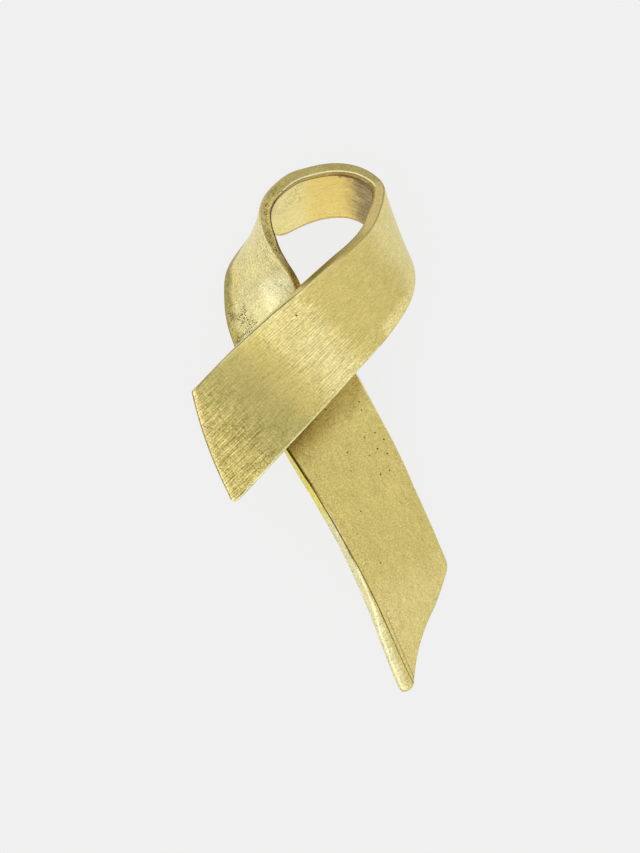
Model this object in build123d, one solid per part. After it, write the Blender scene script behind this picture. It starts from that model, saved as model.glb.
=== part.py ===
from build123d import *
import os
from collections import namedtuple
from math import cos, radians, sin

# Ribbon brooch, millimetres. X to the wearer's left, Y up, Z from the back to the face.
# It lies on its back: the loop's outer edge and the clasp's two feet stand on Z = 0.

# The ribbon.
BROOCH_HEIGHT = 50.0  # top of the loop to the tip of the tail
RIBBON_WIDTH = 10.2
RIBBON_THICKNESS = 1.3
ARRIS = 0.2  # bevel of the long edges
FRONT_TIP_RADIUS = 0.6  # outer corner of the front limb's end
TAIL_TIP_RADIUS = 0.6
FRONT_CUT_RUN = 5.25  # how far the front end's cut runs along the limb
FRONT_CUT_SWELL = 0.45  # outward bow of the front end's cut
TAIL_CUT_RUN = 10.0  # how far the tail's cut runs along the tail
TAIL_HEEL_SWELL = 0.45  # bow that rounds the tail's inner corner
TAIL_CUT_SWELL = 0.5  # hollow further along that cut

# The tools that cut the ends.
CUT_MARGIN = 0.6  # metal past the outer corner before cutting
CUT_CLEAR = 1.6  # reach of a cut past the metal's edge
CUT_BACK = 4.8  # reach of a cut's outline back over the metal that stays
CUT_FLARE = 0.8  # the same outline draws off the edges by this
CUT_HALF_DEPTH = 1.95  # half the cut's height through the metal
EDGE_GRAZE = 0.02  # a cut's corner lies this far off the edge

# The clasp.
PLATE_LENGTH = 16.0
PLATE_WIDTH = 3.0
PLATE_THICKNESS = 0.8
SEAT_GAP = 0.12  # between the plate and the ribbon's lowest point over it
HINGE_LENGTH = 2.8
CATCH_LENGTH = 2.4
FOOT_WIDTH = 3.6
FOOT_ROUNDING = 0.5
STEM_DIAMETER = 0.9
STEM_OVERHANG = 1.2  # point of the stem past the catch
POINT_LENGTH = 3.0
POINT_DIAMETER = 0.3
CATCH_CLEARANCE = 0.3  # air round the stem inside the catch
CLASP_BEARING = -62.0  # degrees, along the hidden limb
CLASP_X_SHARE = -0.020  # middle of the plate, shares of the brooch's height
CLASP_Y_SHARE = 0.062
STEM_LEVEL_SHARE = 0.38  # stem's axis, share of the clasp's height

# Sections from the front limb's end, round the loop, to the tail's end.
# x, y: the middle of the section, shares of the brooch's height.
# lift: its height, share of the ribbon's width.
# bearing, dip: where the width points in plan, and how far it rises, degrees.
Section = namedtuple("Section", "x y lift bearing dip")
SECTIONS = [
    Section(-0.2465, -0.0895, 0.860, -44, -3),
    Section(-0.166, -0.003, 0.850, -44, -3),
    Section(-0.110, 0.058, 0.848, -44, -8),
    Section(-0.046, 0.123, 0.865, -45, -17),
    Section(0.018, 0.188, 0.900, -46, -26),
    Section(0.083, 0.255, 0.920, -46, -35),
    Section(0.1305, 0.325, 0.825, -54, -48),
    Section(0.1345, 0.366, 0.702, -64, -52),
    Section(0.122, 0.4005, 0.575, -75, -58),
    Section(0.102, 0.4215, 0.500, -82, -63),
    Section(0.067, 0.441, 0.445, -87, -66),
    Section(0.022, 0.4455, 0.425, -88, -66),
    Section(-0.028, 0.434, 0.430, -91, -64.5),
    Section(-0.0745, 0.411, 0.470, -97, -63),
    Section(-0.102, 0.394, 0.518, -97, -74),
    Section(-0.1155, 0.3605, 0.564, -131, -77),
    Section(-0.1226, 0.317, 0.582, -157, -64),
    Section(-0.1137, 0.276, 0.567, -161, -52),
    Section(-0.100, 0.233, 0.535, -160, -41),
    Section(-0.069, 0.161, 0.490, -158, -22),
    Section(-0.037, 0.092, 0.467, -155, -5),
    Section(0.000, 0.020, 0.455, -155, 10),
    Section(0.044, -0.050, 0.498, -157, 24),
    Section(0.088, -0.131, 0.610, -158, 32),
    Section(0.127, -0.211, 0.712, -157, 36),
    Section(0.163, -0.295, 0.775, -156, 38),
    Section(0.197, -0.385, 0.815, -155, 39),
    Section(0.2415, -0.4965, 0.835, -155, 40),
]

# Bows of the two end cuts. start, end: shares of the cut from its inner corner.
Wave = namedtuple("Wave", "start end swell")
FRONT_CUT = [Wave(-0.1, 0.89, FRONT_CUT_SWELL)]
TAIL_CUT = [
    Wave(-0.1, 0.4, TAIL_HEEL_SWELL),
    Wave(0.4, 0.89, -TAIL_CUT_SWELL),
]


def centre(row):
    """Middle of a section."""
    return Vector(
        row.x * BROOCH_HEIGHT, row.y * BROOCH_HEIGHT, row.lift * RIBBON_WIDTH
    )


def width_direction(row):
    """Unit vector from the ribbon's rim to its outer edge."""
    bearing, dip = radians(row.bearing), radians(row.dip)
    return Vector(cos(dip) * cos(bearing), cos(dip) * sin(bearing), sin(dip))


def section_plane(index):
    """Plane square across the ribbon at one row of the table."""
    before = SECTIONS[max(index - 1, 0)]
    after = SECTIONS[min(index + 1, len(SECTIONS) - 1)]
    across = width_direction(SECTIONS[index])
    run = centre(after) - centre(before)
    along = (run - across * run.dot(across)).normalized()
    return Plane(origin=centre(SECTIONS[index]), x_dir=across, z_dir=along)


def section_corners():
    """Corners of the bevelled section, rim side first, as (across, through)."""
    half, thick = RIBBON_WIDTH / 2, RIBBON_THICKNESS / 2
    return [
        (-half, thick - ARRIS),
        (-half + ARRIS, thick),
        (half - ARRIS, thick),
        (half, thick - ARRIS),
        (half, -thick + ARRIS),
        (half - ARRIS, -thick),
        (-half + ARRIS, -thick),
        (-half, -thick + ARRIS),
    ]


def ribbon_band():
    """The whole band, longer than needed at both ends."""
    planes = [section_plane(i) for i in range(len(SECTIONS))]
    steps = [centre(b) - centre(a) for a, b in zip(SECTIONS, SECTIONS[1:])]
    length = sum(step.length for step in steps)
    shares = [0.0]
    for step in steps:
        shares.append(shares[-1] + step.length / length)
    shares[-1] = 1.0
    arrises = [
        Edge.make_spline(
            [plane.from_local_coords(Vector(*corner)) for plane in planes],
            parameters=shares,
        )
        for corner in section_corners()
    ]
    walls = [
        Face.make_surface_from_curves(one, other)
        for one, other in zip(arrises, arrises[1:] + arrises[:1])
    ]
    ends = [
        plane * make_face(Polyline(*section_corners(), close=True))
        for plane in (planes[0], planes[-1])
    ]
    return Solid(Shell(walls + [end.face() for end in ends]))


def end_plane(index, outward):
    """Plane in the ribbon's face at an end: X out along it, Y to the outer edge."""
    square = section_plane(index)
    along = square.z_dir * outward
    return Plane(
        origin=square.origin, x_dir=along, z_dir=along.cross(square.x_dir)
    )


def end_cut(run, corner_radius, waves):
    """Waste past a slanting end, drawn flat: the outer corner runs furthest."""
    half = RIBBON_WIDTH / 2
    corner = Vector(-CUT_MARGIN, half + EDGE_GRAZE)
    heel = Vector(-CUT_MARGIN - run, -half)
    span = corner - heel
    out = Vector(span.Y, -span.X).normalized()

    def point(share, swell=0.0):
        return heel + span * share + out * swell

    sweep = Curve()
    for wave in waves:
        middle = point((wave.start + wave.end) / 2, wave.swell)
        sweep += ThreePointArc(point(wave.start), middle, point(wave.end))
    start = point(waves[0].start)
    deep = start.X - CUT_BACK
    sweep += Polyline(
        point(waves[-1].end),
        corner,
        (deep, half + CUT_FLARE),
        (deep, -half - CUT_FLARE),
        start,
    )
    kept = make_face(sweep.edges())
    kept = fillet(kept.vertices().sort_by_distance(corner)[0], corner_radius)
    waste = Polyline(
        (corner.X - CUT_CLEAR, half + CUT_CLEAR),
        (CUT_CLEAR, half + CUT_CLEAR),
        (CUT_CLEAR, start.Y),
        start,
        close=True,
    )
    return extrude(make_face(waste) - kept, CUT_HALF_DEPTH, both=True)


def build_ribbon():
    """The band with both ends cut, on the floor with its plan centred."""
    ribbon = ribbon_band()
    front = end_cut(FRONT_CUT_RUN, FRONT_TIP_RADIUS, FRONT_CUT)
    tail = end_cut(TAIL_CUT_RUN, TAIL_TIP_RADIUS, TAIL_CUT)
    ribbon -= end_plane(0, -1) * front
    ribbon -= end_plane(len(SECTIONS) - 1, 1) * tail
    box = ribbon.bounding_box()
    return Pos(-box.center().X, -box.center().Y, -box.min.Z) * ribbon


def clasp_height(ribbon):
    """Height of the plate's upper face, just clear of the hidden limb."""
    column = extrude(Rectangle(PLATE_LENGTH, PLATE_WIDTH), BROOCH_HEIGHT)
    over_plate = ribbon & (clasp_place() * column)
    return over_plate.bounding_box().min.Z - SEAT_GAP


def clasp_place():
    """Middle of the plate on the floor, X toward the catch."""
    x, y = CLASP_X_SHARE * BROOCH_HEIGHT, CLASP_Y_SHARE * BROOCH_HEIGHT
    return Pos(x, y, 0) * Rot(0, 0, CLASP_BEARING)


def build_clasp(height):
    """Plate, hinge foot, stem and catch foot in one piece."""
    underside = height - PLATE_THICKNESS
    level = height * STEM_LEVEL_SHARE
    hinge_x = (HINGE_LENGTH - PLATE_LENGTH) / 2
    catch_x = (PLATE_LENGTH - CATCH_LENGTH) / 2
    plate = Pos(0, 0, underside) * extrude(
        RectangleRounded(PLATE_LENGTH, PLATE_WIDTH, FOOT_ROUNDING),
        PLATE_THICKNESS,
    )
    hinge = Pos(hinge_x, 0, 0) * extrude(
        RectangleRounded(HINGE_LENGTH, FOOT_WIDTH, FOOT_ROUNDING),
        underside + PLATE_THICKNESS / 2,
    )
    catch = Pos(catch_x, 0, 0) * extrude(
        RectangleRounded(CATCH_LENGTH, FOOT_WIDTH, FOOT_ROUNDING),
        underside + PLATE_THICKNESS / 2,
    )
    along = Pos(catch_x, 0, level) * Rot(0, 90, 0)
    bore = along * Cylinder(STEM_DIAMETER / 2 + CATCH_CLEARANCE, PLATE_LENGTH / 2)
    mouth = Pos(catch_x, -FOOT_WIDTH / 2, level) * Box(
        PLATE_LENGTH / 2, FOOT_WIDTH, STEM_DIAMETER + CATCH_CLEARANCE
    )
    catch -= bore
    catch -= mouth
    end_x = PLATE_LENGTH / 2 + STEM_OVERHANG
    shank = end_x - POINT_LENGTH - hinge_x
    stem = Pos(hinge_x + shank / 2, 0, level) * Rot(0, 90, 0) * Cylinder(
        STEM_DIAMETER / 2, shank
    )
    point = Pos(end_x - POINT_LENGTH / 2, 0, level) * Rot(0, 90, 0) * Cone(
        STEM_DIAMETER / 2, POINT_DIAMETER / 2, POINT_LENGTH
    )
    return clasp_place() * (plate + hinge + catch + stem + point)


def main():
    """Build both pieces and write one file for each."""
    os.makedirs("parts", exist_ok=True)
    ribbon = build_ribbon()
    clasp = build_clasp(clasp_height(ribbon))
    for name, piece in (("ribbon", ribbon), ("pin_clasp", clasp)):
        export_step(piece, f"parts/{name}.step")


main()
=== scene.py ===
"""Ribbon brooch: its looks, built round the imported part, in metres and in the part's frame."""

import logging
import math
from collections.abc import Iterator
from dataclasses import dataclass, field
from enum import Enum
from typing import Any, NamedTuple, Union

import bmesh
import bpy
import numpy as np
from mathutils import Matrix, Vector, noise


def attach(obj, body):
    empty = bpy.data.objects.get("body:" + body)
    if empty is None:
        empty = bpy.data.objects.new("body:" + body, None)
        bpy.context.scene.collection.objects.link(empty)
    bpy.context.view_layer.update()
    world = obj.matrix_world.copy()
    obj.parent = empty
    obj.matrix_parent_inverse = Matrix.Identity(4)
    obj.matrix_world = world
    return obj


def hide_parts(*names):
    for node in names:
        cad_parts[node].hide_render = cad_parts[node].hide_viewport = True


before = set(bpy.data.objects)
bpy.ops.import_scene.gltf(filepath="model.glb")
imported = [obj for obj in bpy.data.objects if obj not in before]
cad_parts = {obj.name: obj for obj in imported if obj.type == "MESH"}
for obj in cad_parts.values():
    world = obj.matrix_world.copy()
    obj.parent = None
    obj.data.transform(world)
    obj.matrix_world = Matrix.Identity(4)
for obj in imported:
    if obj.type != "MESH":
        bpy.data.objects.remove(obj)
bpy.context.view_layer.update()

MM = 0.001
MARK_HEIGHT = 0.02 * MM
LOG = logging.getLogger("brooch")

Socket = bpy.types.NodeSocket
Shape = bmesh.types.BMesh
Number = Union[float, "Signal"]
Colour = tuple[float, float, float, float]


class Side(Enum):
    """Which way a thing faces on the flat band."""

    FACE = 1
    BACK = -1


class Section(NamedTuple):
    """One station of the band: shares of the brooch's height and the band's width, and degrees."""

    x: float
    y: float
    lift: float
    bearing: float
    dip: float


class Bow(NamedTuple):
    """A swell of an end's cut, between two shares of the cut from its heel."""

    start: float
    end: float
    swell: float


# From the front limb's end, round the loop, to the tail's end. x and y are the middle of the
# band as shares of the height, lift is its height as a share of the width, and bearing and dip
# say where the width points from the rim: round in plan, and how far it rises.
SECTIONS = (
    Section(-0.2465, -0.0895, 0.860, -44, -3),
    Section(-0.166, -0.003, 0.850, -44, -3),
    Section(-0.110, 0.058, 0.848, -44, -8),
    Section(-0.046, 0.123, 0.865, -45, -17),
    Section(0.018, 0.188, 0.900, -46, -26),
    Section(0.083, 0.255, 0.920, -46, -35),
    Section(0.1305, 0.325, 0.825, -54, -48),
    Section(0.1345, 0.366, 0.702, -64, -52),
    Section(0.122, 0.4005, 0.575, -75, -58),
    Section(0.102, 0.4215, 0.500, -82, -63),
    Section(0.067, 0.441, 0.445, -87, -66),
    Section(0.022, 0.4455, 0.425, -88, -66),
    Section(-0.028, 0.434, 0.430, -91, -64.5),
    Section(-0.0745, 0.411, 0.470, -97, -63),
    Section(-0.102, 0.394, 0.518, -97, -74),
    Section(-0.1155, 0.3605, 0.564, -131, -77),
    Section(-0.1226, 0.317, 0.582, -157, -64),
    Section(-0.1137, 0.276, 0.567, -161, -52),
    Section(-0.100, 0.233, 0.535, -160, -41),
    Section(-0.069, 0.161, 0.490, -158, -22),
    Section(-0.037, 0.092, 0.467, -155, -5),
    Section(0.000, 0.020, 0.455, -155, 10),
    Section(0.044, -0.050, 0.498, -157, 24),
    Section(0.088, -0.131, 0.610, -158, 32),
    Section(0.127, -0.211, 0.712, -157, 36),
    Section(0.163, -0.295, 0.775, -156, 38),
    Section(0.197, -0.385, 0.815, -155, 39),
    Section(0.2415, -0.4965, 0.835, -155, 40),
)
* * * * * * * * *
▶ [To be done] Print only the run of lines that begins with the line containing "ribbon = build_ribbon()" and ends with the line containing "way a thing", both included, exactly as they read.

▶ [Response]
    ribbon = build_ribbon()
    clasp = build_clasp(clasp_height(ribbon))
    for name, piece in (("ribbon", ribbon), ("pin_clasp", clasp)):
        export_step(piece, f"parts/{name}.step")


main()
=== scene.py ===
"""Ribbon brooch: its looks, built round the imported part, in metres and in the part's frame."""

import logging
import math
from collections.abc import Iterator
from dataclasses import dataclass, field
from enum import Enum
from typing import Any, NamedTuple, Union

import bmesh
import bpy
import numpy as np
from mathutils import Matrix, Vector, noise


def attach(obj, body):
    empty = bpy.data.objects.get("body:" + body)
    if empty is None:
        empty = bpy.data.objects.new("body:" + body, None)
        bpy.context.scene.collection.objects.link(empty)
    bpy.context.view_layer.update()
    world = obj.matrix_world.copy()
    obj.parent = empty
    obj.matrix_parent_inverse = Matrix.Identity(4)
    obj.matrix_world = world
    return obj


def hide_parts(*names):
    for node in names:
        cad_parts[node].hide_render = cad_parts[node].hide_viewport = True


before = set(bpy.data.objects)
bpy.ops.import_scene.gltf(filepath="model.glb")
imported = [obj for obj in bpy.data.objects if obj not in before]
cad_parts = {obj.name: obj for obj in imported if obj.type == "MESH"}
for obj in cad_parts.values():
    world = obj.matrix_world.copy()
    obj.parent = None
    obj.data.transform(world)
    obj.matrix_world = Matrix.Identity(4)
for obj in imported:
    if obj.type != "MESH":
        bpy.data.objects.remove(obj)
bpy.context.view_layer.update()

MM = 0.001
MARK_HEIGHT = 0.02 * MM
LOG = logging.getLogger("brooch")

Socket = bpy.types.NodeSocket
Shape = bmesh.types.BMesh
Number = Union[float, "Signal"]
Colour = tuple[float, float, float, float]


class Side(Enum):
    """Which way a thing faces on the flat band."""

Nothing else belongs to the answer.